The result is the U.S. stock market that stands before you today, a system so complex and fragile that individual market participants can cause extreme instability and even crash the entire market. If you have a cold, you're not allowed near the computers running the market -- a sneeze could erase a hundred billion dollars of wealth.

This should, of course, be terrifying to regulators, traders and anyone else whose livelihood depends on the efficiency and stability of the stock market. That any one individual participant currently wields the accidental power to temporarily derail an entire market is evidence that our system is woefully broken. Computer "bugs" and "glitches" make news on a regular basis. Inexplicable moves of great magnitude happen regularly on a single-stock or market-wide basis. One is left to wonder when these sorts of "mistakes" can be manufactured and manipulated for malicious purposes -- or whether such foul play has already happened before our eyes.

The most recent events on July 31 are simply the latest manifestation of a stock market that is teetering on the edge of an abyss:

  • The Flash Crash in May, 2010 was set off by a single large trade estimated at $4.1 billion in the S&P 500 Futures Market. The cascade led to 20 minutes of extreme volatility, wiping out nearly1 trillion of market cap before quickly and inexplicably recovering. The economic cost of this event is completely unmeasured, but certainly huge. We were lucky it didn't happen near the market close -- had the U.S. markets closed before they recovered, the result would have been total economic disaster as money flooded out of the stock market overnight.

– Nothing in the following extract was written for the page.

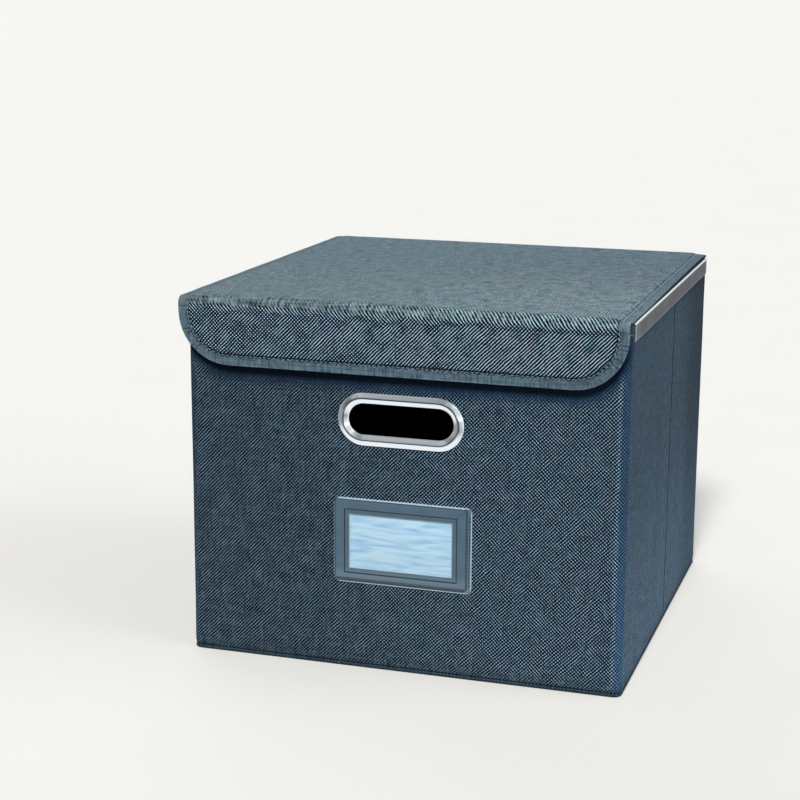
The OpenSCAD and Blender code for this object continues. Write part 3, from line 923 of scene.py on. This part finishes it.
grip_chrome, add = new_material("bright_chrome_plate")
places = add("TexCoord").outputs["Object"]
handling = add("TexNoise", {"Vector": places, "Scale": 1 / (8 * mm), "Detail": 4.0})
chrome_rough = add("MapRange", (handling, 0.35, 0.7, 0.06, 0.14))
chrome_surface = add(
    "BsdfPrincipled", {"Base Color": "#f0f3f5", "Metallic": 1.0, "Roughness": chrome_rough}
)
add("OutputMaterial", [chrome_surface])

# Radius from the oval's centre line, and height in front of the wall
grip_section = [
    (19.0, 0.0), (19.0, 0.4), (18.85, 0.7), (18.5, 0.95), (17.6, 1.45), (16.6, 2.0), (16.0, 2.32),
    (15.6, 2.49), (15.25, 2.58), (14.95, 2.6), (14.65, 2.56), (14.3, 2.42), (13.9, 2.17),
    (13.2, 1.72), (12.4, 1.2), (11.7, 0.75), (11.3, 0.46), (11.08, 0.15), (11.0, -0.3),
    (11.0, -5.2), (11.2, -5.4), (12.0, -5.4), (12.0, 0.0), (19.0, 0.0),
]
grip_columns = columns_of([[], [k / 6 for k in range(6)], [], [k / 6 for k in range(6)]], 16)


def stand_up(bm, z=0.0, back=False):
    """Turns a piece drawn on the flat to stand on the front or the back wall."""
    turn = Matrix.Rotation(math.radians(180), 4, "Z") if back else Matrix.Identity(4)
    place = turn @ Matrix.Translation((0, -wall_half_d, z)) @ Matrix.Rotation(
        math.radians(90), 4, "X"
    )
    bmesh.ops.transform(bm, matrix=place, verts=bm.verts)


for end, node in ((False, "front_grip"), (True, "back_grip")):
    bm = loft(
        [(0, 0, slot_half + r * mm, r * mm, r * mm, h * mm) for r, h in grip_section],
        grip_columns,
    )
    bmesh.ops.recalc_face_normals(bm, faces=bm.faces)
    stand_up(bm, slot_z, end)
    finish_piece(node + "_ring", bm, grip_chrome, "box", "grip_chrome", node, crease=24)

clip_steel, add = new_material("plain_plated_steel")
places = add("TexCoord").outputs["Object"]
scuffs = add("TexNoise", {"Vector": places, "Scale": 1 / (3 * mm), "Detail": 4.0})
scuff_rough = add("MapRange", (scuffs, 0.0, 1.0, 0.3, 0.55))
clip_surface = add(
    "BsdfPrincipled", {"Base Color": "#a8a9ac", "Metallic": 1.0, "Roughness": scuff_rough}
)
add("OutputMaterial", [clip_surface])
for node in ("front_grip_clip", "back_grip_clip"):
    dress(node, clip_steel)

# ---- Label holder --------------------------------------------------------
# A backing and a frame of smooth coated cloth, sewn together on three sides, with
# a clear soft film behind the frame's stepped lip and a blank card behind it.

label_trim, add = new_material("smooth_coated_trim")
places = add("TexCoord").outputs["Object"]
grain = add("TexVoronoi", {"Vector": places, "Scale": 1 / (0.9 * mm)}, feature="DISTANCE_TO_EDGE")
cloud = add("TexNoise", {"Vector": places, "Scale": 1 / (12 * mm), "Detail": 3.0})
trim_cloud = add("Mix", {"Factor": cloud, 6: "#445a6b", 7: "#556d7e"})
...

  • In August, 2011 the stock market swung up and down by over 4.4% on four consecutive days, alternating up and down days. It was wild, unprecedented volatility -- only the third time in history that had happened, with the second time having been three years prior, during the crash of 2008. While the European crisis was becoming a more important issue at the time, this volatility was not warranted by major economic changes or historic macroeconomic events. This was computer-driven volatility.
  • "Mini flash crashes" occur on a near-daily basis in individual stocks. Nanex has documented over 1,000 instances of individual irregularities in stocks since August 2011. Single-stock circuit breakers have failed to stem the tide and aim to heal a gunshot wound with gauze.
  • IPO's in Facebook and BATS (itself an Exchange) have gone horribly wrong due to technological "glitches," souring the market for IPO's and costing untold thousands of jobs as companies cannot raise the capital they need to expand.
  • Few realize how lucky we were on Tuesday, July 30. An order to sell nearly $4.1 billion in the S&P Futures Market, the same size as what precipitated the Flash Crash, was executed three seconds before the market closed. There simply was not enough time for the waterfall of May 6, 2010 to repeat itself. What happens the next time when that same order is sent in a couple of minutes sooner? The SEC typically respond that their circuit breaks will save the day. Unfortunately, circuit breaks are turned-off during the last 25 minutes of trading.
  • On Wednesday, July 31, Knight Capital Group -- one of the largest market making firms, an official Designated Market Maker on the NYSE, had an algorithm pushed out that was not properly tested. The result? A loss for them estimated at $440 million, untold economic losses for retail investors with stop-loss orders in one of the almost 140 stocks that were affected, and a further erosion in investor confidence.
  • It's rather ironic: while market participants fight regulators tooth-and-nail over every proposed rule change and reform, retail investors head for the hills. Naturally, investor-flight has greatly accelerated since the Flash Crash. In fact, it has now turned negative when indexed to 1996.

    As I've detailed in
    , retail investors have been suffering under the current market. The economic costs of volatility, HFT algos that step in front of large institutional orders, undermined confidence, and the complete lack of a viable IPO market are dramatic. We need to take the following actions right away, and I will detail why in my next post:
    • Affirmative market making obligations for any firm that would collect a rebate on any venue where securities are transacted: ATS, ECN, Dark Pool or Exchange, it shouldn't matter where.
    • Impose a 50 millisecond minimum quote life on all quotes (for reference, the blink of an eye is about 300 milliseconds).
    • Eliminate pay-for-order-flow.
    • Enforce price-time priority across all venues.
    • Eliminate co-location and direct exchange feeds.
    • Take away the self-regulatory authority of for-profit exchanges.

    The beautiful visualization of fractal images belies a more terrifying reality. Fractals are a picture of a transition between two worlds -- the orderly linear world and the chaotic non-linear world.

    They are a picture of the "Edge of Chaos." The U.S. markets are on the edge of chaos right now. We've been seduced by the technological beauty of these intricately interwoven systems but are now being betrayed by the chaos and non-linearity of their interactions with each other. Some would say the tipping point has already been reached, but I'm not ready to go that far. They can be fixed, but we need to act now.